In Virginia recently, Rep. Denver Riggleman (R-05) officiated a same-sex wedding in his district. That did not sit well with members of his party, who sought (and failed) to formally rebuke him. The Cumberland County Republican Committee unanimously passed a motion of no confidence in Riggleman because of his role at the wedding.
Congressional retirements, too, are a result of Republicans who can no longer support Trump (and/or believe they could not be reelected by constituents made up of Trump’s base). This is why former Arizona Sen. Jeff Flake, for example, decided not to run for reelection; likewise former Tennessee Sen. Bob Corker. And now, four Texas GOP members of the House have announced that they will not run again–Reps. Will Hurd (the only Black Republican in the House), Kenny Marchant, Michael Conaway, and Pete Olson. House Democrats have targeted Texas for 2020.
In total, as of August 5, 2019, 12 Republicans have left or are leaving the House of Representatives, as are 3 United States Senators.
This feeling of finally being fed up is also seen in the judiciary. Elsa Alcala, a former Republican judge who once sat on the Texas Court of Criminal Appeals, last month decided to leave the Republican Party after decades, citing President Trump’s racism. She went on, “It has taken me years to say this publicly but here I go. President Trump is the worst president in the history of this country.”

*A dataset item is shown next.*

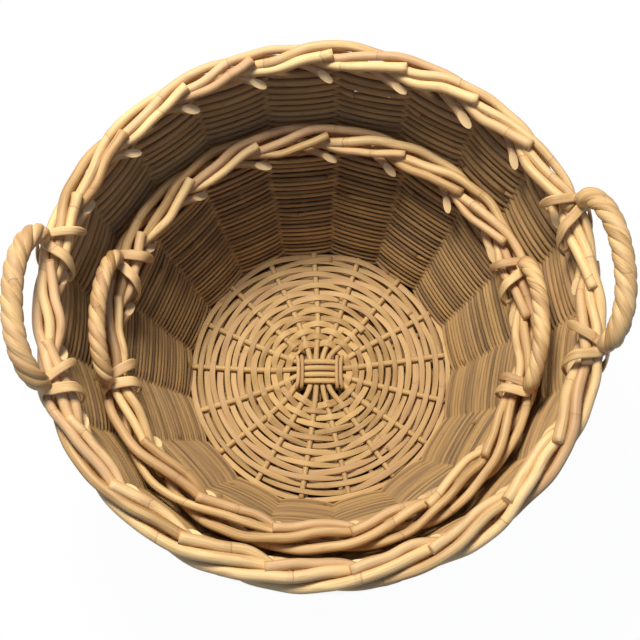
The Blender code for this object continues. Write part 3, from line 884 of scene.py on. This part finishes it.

In another example, Dario Aguirre, a 64-year-old Mexican-American based in Denver, a lifelong Republican immigration lawyer, has said President Donald Trump’s hardline approach to immigration has left him disenfranchised from his party and unable to recognize the”Grand Old Party” he once believed in.
And an Army veteran who went from being a Trump supporter to a critic has also changed his views on gun control and is calling for the NRA to be defunded in the wake of two more mass shootings. “When is the right time to talk about gun control?” asks David Weissman, a former Army chaplain assistant who served from 1999 to 2012 and was deployed to Afghanistan twice.
Even CNN/GOP talking head S.E. Cupp is calling for calmer voices to prevail. Said Cupp, “in order to solve the problem, we need to put down our metaphorical weapons to figure out a solution to mass shootings in America.”
Too little? Too late? Perhaps. But how long have we been waiting for anyone in the GOP to stand up and say, “No, this President is not good for the country”? Regardless of motivation, some Republicans are retiring and more and more in the GOP are finally concluding that standing up for what’s right is more important than aligning themselves with the base of today’s Republican Party. It is beginning.